子どもたちの言語レベルや興味等によって、様々な学習プロセスを

クラスには通常、複数の生徒がいます。そして、例えば、クラスのプロジェクトの最終成果物が、学んでいる言語で自分の好きなレストランのレビューを書くことだとします。レビューを書くためには、他のレビューを参考にしたり、どのような情報が必要なのかを調べてみたり、信頼できる情報とは何かを考えてみたりといろいろな学びや活動のステップがあると思います。このステップを、グループの全員が同じようにたどらなくてもよいということです。

言語レベルの高い生徒は、学習言語でリサーチもできますし、レビューも最初から学習言語で考え組み立てていくことができるかもしれません。まだ学習言語をうまく扱えない生徒は、リサーチは自分の母語で行い、レビューも母語で考え、その後、辞書等を参考にしながら学習言語でレビューを用意することもあるでしょう。それぞれが、それぞれのレベルにあった方法で、最終目標を目指して進んでいく、このようなことがプロジェクト型学習では可能になります。
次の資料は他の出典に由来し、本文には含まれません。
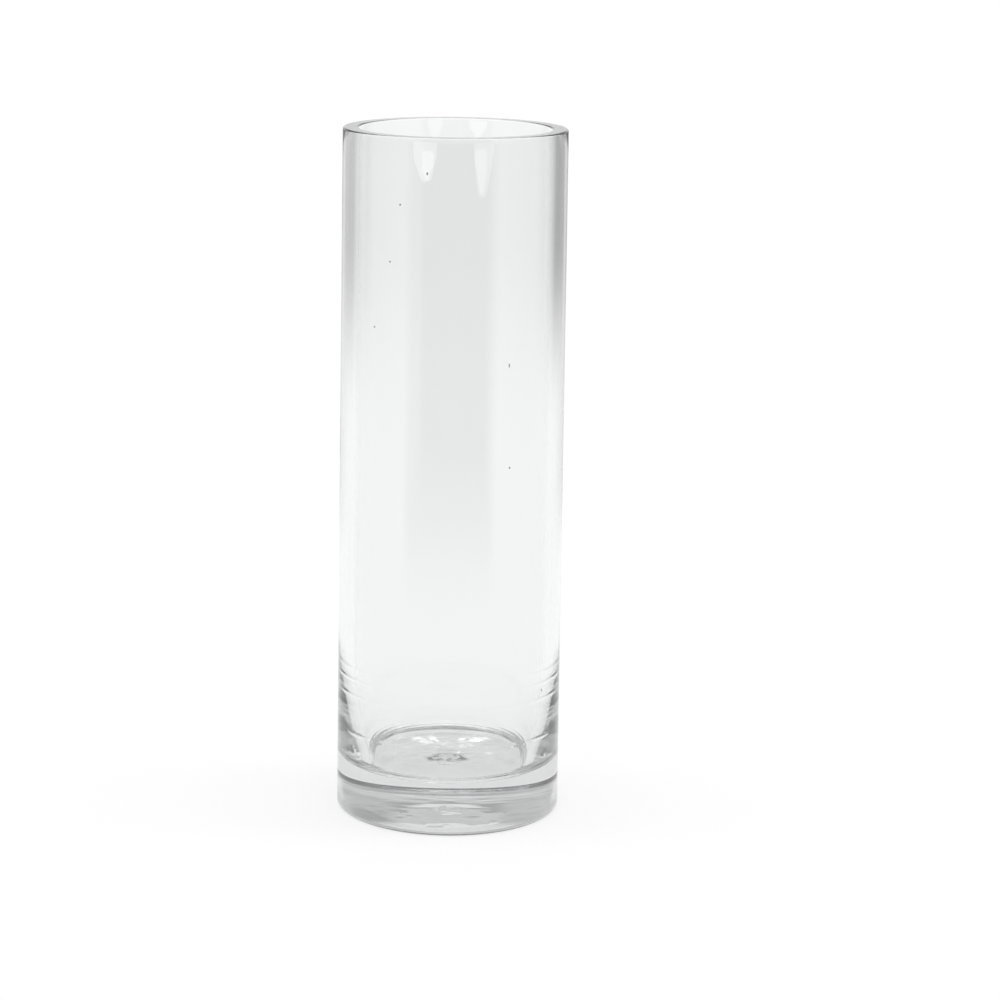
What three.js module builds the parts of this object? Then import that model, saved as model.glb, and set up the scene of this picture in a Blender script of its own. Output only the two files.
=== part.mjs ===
// Glass cylinder vase: one body of clear glass, lathe-turned about Z.
// Millimetres, +Z up, origin at the centre of the surface it stands on.
//
// The glass is made as four stacked regions that meet face to face on level
// planes: the heavy base, the lower wall that thickens towards it, the plain
// wall, and the fire-polished lip.

import * as THREE from "three";

// ---- Driving dimensions (mm) ----

const HEIGHT = 250;            // foot to rim
const BASE_RADIUS = 41;        // outside, at the foot
const RIM_RADIUS = 40;         // outside, at the rim: the wall leans in a little
const WALL = 5.6;              // plain wall thickness

const BASE_THICKNESS = 17;     // glass under the inner floor
const HEEL_RADIUS = 1.5;       // outside corner at the foot

const THICKENING_START = 62;   // height where the wall begins to thicken
const THICKENING_LEAN = 10;    // degrees the inside leans in where the fillet starts
const THICKENING_POWER = 2;    // how gently the thickening sets in
const FLOOR_FILLET = 5;        // inside corner between wall and floor

const FOOT_RING_WIDTH = 6;     // flat ring the vase stands on
const PUNT_DEPTH = 1.2;        // shallow hollow under the base
const PONTIL_RADIUS = 12;      // polished recess in the middle of the hollow
const PONTIL_DEPTH = 0.8;

const LIP_HEIGHT = 4;          // height of the lip region
const LIP_ROUNDING = 0.7;      // melted inner and outer edges of the rim

// ---- Facets ----

const AROUND = 64;             // facets round the vase
const ARC_STEPS = 6;           // steps in a rounded edge
const CURVE_STEPS = 12;        // steps in a long curve

// ---- Sizes that follow from the ones above ----

const footRingOuter = BASE_RADIUS - HEEL_RADIUS;
const puntRadius = footRingOuter - FOOT_RING_WIDTH;
const lipBottom = HEIGHT - LIP_HEIGHT;
const lean = THREE.MathUtils.degToRad(THICKENING_LEAN);
const filletTop = BASE_THICKNESS + FLOOR_FILLET * (1 - Math.sin(lean));

/** Outside radius of the wall at a height. */
function outsideRadius(z) {
  return BASE_RADIUS + (RIM_RADIUS - BASE_RADIUS) * (z / HEIGHT);
}

/** Inside radius of the wall at a height, down to the top of the floor fillet. */
function insideRadius(z) {
  const plain = outsideRadius(z) - WALL;
  if (z >= THICKENING_START) {
    return plain;
  }
  const run = THICKENING_START - filletTop;
  const added = (Math.tan(lean) * run) / THICKENING_POWER;
  const share = (THICKENING_START - z) / run;
  return plain - added * share ** THICKENING_POWER;
}

/** Points on an arc, angles in degrees, both ends included. */
function arc(centreR, centreZ, radius, fromDeg, toDeg, steps) {
  const points = [];
  for (let i = 0; i <= steps; i += 1) {
    const angle = THREE.MathUtils.degToRad(fromDeg + ((toDeg - fromDeg) * i) / steps);
    const r = centreR + radius * Math.cos(angle);
    const z = centreZ + radius * Math.sin(angle);
    points.push(new THREE.Vector2(r, z));
  }
  return points;
}

/** Points of a radius that is a function of height, both ends included. */
function wallLine(radiusAt, fromZ, toZ, steps) {
  const points = [];
  for (let i = 0; i <= steps; i += 1) {
    const z = fromZ + ((toZ - fromZ) * i) / steps;
    points.push(new THREE.Vector2(radiusAt(z), z));
  }
  return points;
}

/** Height of the underside at a radius: a shallow dome with a pontil recess. */
function undersideHeight(r) {
  let z = PUNT_DEPTH * (1 - (r / puntRadius) ** 2);
  if (r < PONTIL_RADIUS) {
    z += PONTIL_DEPTH * 0.5 * (1 + Math.cos((Math.PI * r) / PONTIL_RADIUS));
  }
  return z;
}

// ---- Profiles, anticlockwise from the lowest inner point ----

/** Heavy base: a disc with a hollowed underside and a rounded heel. */
function baseProfile() {
  const points = [];
  for (let i = 0; i <= CURVE_STEPS; i += 1) {
    const r = (puntRadius * i) / CURVE_STEPS;
    points.push(new THREE.Vector2(r, undersideHeight(r)));
  }
  points.push(...arc(footRingOuter, HEEL_RADIUS, HEEL_RADIUS, -90, 0, ARC_STEPS));
  points.push(new THREE.Vector2(outsideRadius(BASE_THICKNESS), BASE_THICKNESS));
  points.push(new THREE.Vector2(floorRadius(), BASE_THICKNESS));
  points.push(new THREE.Vector2(0, BASE_THICKNESS));
  return points;
}

/** Radius of the level inner floor, where the fillet meets it. */
function floorRadius() {
  return insideRadius(filletTop) - FLOOR_FILLET * Math.cos(lean);
}

/** Lower wall: thickens down into the fillet of the inner floor. */
function lowerWallProfile() {
  const fillet = arc(
    floorRadius(),
    BASE_THICKNESS + FLOOR_FILLET,
    FLOOR_FILLET,
    -THICKENING_LEAN,
    -90,
    CURVE_STEPS,
  );
  const inside = wallLine(insideRadius, THICKENING_START, filletTop, CURVE_STEPS);
  inside.pop();
  const points = [
    new THREE.Vector2(outsideRadius(BASE_THICKNESS), BASE_THICKNESS),
    new THREE.Vector2(outsideRadius(THICKENING_START), THICKENING_START),
    ...inside,
    ...fillet,
  ];
  points.push(points[0].clone());
  return points;
}

/** Plain wall: an even tube with a slight lean. */
function wallProfile() {
  const points = [
    new THREE.Vector2(outsideRadius(THICKENING_START), THICKENING_START),
    new THREE.Vector2(outsideRadius(lipBottom), lipBottom),
    new THREE.Vector2(insideRadius(lipBottom), lipBottom),
    new THREE.Vector2(insideRadius(THICKENING_START), THICKENING_START),
  ];
  points.push(points[0].clone());
  return points;
}

/** Lip: the top of the wall, with both edges melted round. */
function lipProfile() {
  const edge = LIP_ROUNDING;
  const edgeZ = HEIGHT - edge;
  const outer = outsideRadius(edgeZ);
  const inner = insideRadius(edgeZ);
  const points = [
    new THREE.Vector2(outsideRadius(lipBottom), lipBottom),
    ...arc(outer - edge, edgeZ, edge, 0, 90, ARC_STEPS),
    ...arc(inner + edge, edgeZ, edge, 90, 180, ARC_STEPS),
    new THREE.Vector2(insideRadius(lipBottom), lipBottom),
  ];
  points.push(points[0].clone());
  return points;
}

// ---- Solids ----

/** Turns a profile (radius, height) round the Z axis into a closed solid. */
function turned(profile) {
  const geometry = new THREE.LatheGeometry(profile, AROUND);
  geometry.rotateX(Math.PI / 2);
  return geometry;
}

/** Clear soda-lime glass with a trace of green. */
function clearGlass() {
  return new THREE.MeshStandardMaterial({
    color: 0xe6efea,
    roughness: 0.03,
    metalness: 0,
    transparent: true,
    opacity: 0.3,
  });
}

const vase = new THREE.Group();

const regions = {
  heavy_base: baseProfile(),
  lower_wall: lowerWallProfile(),
  wall: wallProfile(),
  lip: lipProfile(),
};

for (const [name, profile] of Object.entries(regions)) {
  const mesh = new THREE.Mesh(turned(profile), clearGlass());
  mesh.name = name;
  vase.add(mesh);
}

export default vase;
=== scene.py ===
"""Glass cylinder vase: a clear, heavy-based flower vase on a pale studio floor.

The vase is one body of glass. Its profile is drawn from the frame's own sizes, and a
Geometry Nodes tree turns it round the Z axis and adds the slight unevenness of
hand-finished glass. A second tree sets a few small seeds (specks) in the glass.
"""

import math

import bpy
from bpy.props import FloatProperty, FloatVectorProperty, IntProperty, PointerProperty
from mathutils import Matrix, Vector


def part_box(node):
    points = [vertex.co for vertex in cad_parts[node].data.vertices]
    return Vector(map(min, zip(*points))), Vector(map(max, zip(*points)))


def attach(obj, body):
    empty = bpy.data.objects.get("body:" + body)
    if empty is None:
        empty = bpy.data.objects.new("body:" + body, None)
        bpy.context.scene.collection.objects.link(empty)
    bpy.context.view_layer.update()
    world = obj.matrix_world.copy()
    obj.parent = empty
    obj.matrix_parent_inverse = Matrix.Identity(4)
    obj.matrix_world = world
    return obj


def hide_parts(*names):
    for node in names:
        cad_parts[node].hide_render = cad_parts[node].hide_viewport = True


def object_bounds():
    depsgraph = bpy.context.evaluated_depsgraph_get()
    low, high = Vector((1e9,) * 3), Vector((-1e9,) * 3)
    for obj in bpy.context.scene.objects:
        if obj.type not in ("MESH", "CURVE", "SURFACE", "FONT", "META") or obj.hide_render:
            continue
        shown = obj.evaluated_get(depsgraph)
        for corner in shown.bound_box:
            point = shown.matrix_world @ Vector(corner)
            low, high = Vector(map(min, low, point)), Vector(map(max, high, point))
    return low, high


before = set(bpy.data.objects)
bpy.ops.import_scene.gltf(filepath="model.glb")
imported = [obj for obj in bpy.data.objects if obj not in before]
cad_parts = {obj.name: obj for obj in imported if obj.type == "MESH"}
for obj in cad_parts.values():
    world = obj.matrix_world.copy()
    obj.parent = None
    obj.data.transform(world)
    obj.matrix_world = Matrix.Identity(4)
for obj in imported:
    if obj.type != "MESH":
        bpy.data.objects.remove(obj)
CAD_LOW, CAD_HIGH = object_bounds()

bl_info = {
    "name": "Glass Cylinder Vase",
    "version": (1, 0, 0),
    "blender": (4, 5, 0),
    "location": "3D View > Sidebar > Vase",
    "description": "Builds a clear glass cylinder vase with a heavy base in a plain studio",
    "category": "Add Mesh",
}

BASE_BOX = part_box("heavy_base")
LOWER_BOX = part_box("lower_wall")
LIP_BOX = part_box("lip")
MM = 0.001
BODY = "root"
GLASS_NODES = ("heavy_base", "lower_wall", "wall", "lip")

# Faint rings where the glass settled in the mould: height in mm and strength.
SETTLE_RINGS = ((30.5, 1.0), (45.3, 0.8), (51.3, 0.9), (55.5, 0.7))

# Seeds: angle from the front in degrees (to the right), height above the foot in mm,
# depth as a share of the wall from the outside, width and length in mm.
SEEDS = (
    (-14.3, 237.7, 0.35, 0.68, 0.98),
    (-29.0, 226.5, 0.35, 0.60, 0.75),
    (-34.7, 206.4, 0.35, 0.60, 0.68),
    (-44.6, 182.8, 0.35, 0.60, 0.68),
    (30.3, 170.7, 0.35, 0.45, 1.42),
    (31.4, 134.2, 0.35, 0.60, 0.75),
    (57.3, 49.6, 0.35, 0.68, 0.83),
    (-24.6, 7.2, 0.35, 0.52, 0.52),
    (31.4, 7.0, 0.35, 0.52, 0.52),
)
SEED_ROUNDNESS = 3  # subdivisions of the ball that each seed is made from

# Which surface a point of the profile lies on.
TRUE_FORM, INSIDE, UNDERSIDE = 0, 1, 2

# Steps of the profile on each stretch, from the middle of the underside.
UNDERSIDE_STEPS = 96
FOOT_RING_STEPS = 6
HEEL_STEPS = 14
OUTSIDE_STEPS = 24
LIP_STEPS = 10
RIM_STEPS = 4
WALL_STEPS = 40
LOWER_WALL_STEPS = 116
FILLET_STEPS = 48
FLOOR_STEPS = 28

# Unevenness: feature sizes as noise scales, per metre.
STREAK_SCALE = 70.0
STREAK_SQUASH = 0.22  # heights are squashed, so that the streaks come out upright
WAVE_SCALE = 130.0
LUMP_SCALE = 520.0
SCAR_RADIUS = 0.006
WAVE_END = (0.031, 0.022)  # the waviness fades in from the first radius to the second
WELD_DISTANCE = 2e-6
RANDOM_SEED = 3.0
RANDOM_STEP = 0.37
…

ただ、それはそれぞれが独立した活動を行うということではなく、ゴールに向かう過程でクラスメートの助言を受け、また助言をし、一緒に考え改良を重ねていくことが、プロジェクト型学習では可能です。このような、コミュニケーションを通して、共に学ぶ機会が生まれるのではないでしょうか。

将来に必要かもしれない技能の育成よりも、現在の課題の解決

今回のサミットで紹介された実践報告でしっかりと設定されていたのが、「現在の解決しないといけない・解決したい課題」です。これは、将来、出会うかもしれない(出会わないかもしれない)設定や場面で使うかもしれない表現を学ぶのではなく、今、直面している課題への取り組みに焦点をおくということになります。

日本国外で生活をしていて、日本に旅行にいく予定もない状況で日本の銀行で口座開設をする方法を学習することに、どのくらいの生徒が必要性を感じることができるでしょうか。それならば、自分が現在、所属するコミュニティーの活動に貢献するためには何が必要かを調べ、コミュニティの人々との交流の中で学び、必要なものを提供できるようなプロジェクトを行う方が、やりがいも大きく考えること、学ぶことも多いのではということでしょうか。

実際の生活、社会と結びついた活動を

これは二番目の話とも深く結びついているのですが、プロジェクト型学習の醍醐味は、実施するプロジェクトが生徒の実際の生活や生徒を取り巻く環境としっかりと結びついていることにあります。先程のレストランレビューの例を再登場させるならば、実際に生徒が好きなレストランを多くの人に知ってもらうために、実際のオンラインレビューページに投稿するという活動に、虚構の世界はありません。

これは今回の会議において、プロジェクト型学習での「real audience(実際の聴衆)」の大切さについてよく話されていたことからも感じることができます。最終成果物(レストランレビュー)を誰が見るのか、これに興味を持つ人々がいるのか、また誰かの役に立つのかという視点はプロジェクト型学習では大切にするべきことだと感じています。

まだまだ、感じたことはいろいろとあるのですが、長くなってしまったので今日はここまでにしたいと思います。最後に、今回のバーチャルサミットで感じたことは、やっぱり「プロジェクト型学習」は魅力的だということです。これからもプロジェクト型学習の様々な可能性を探っていきたいと思います。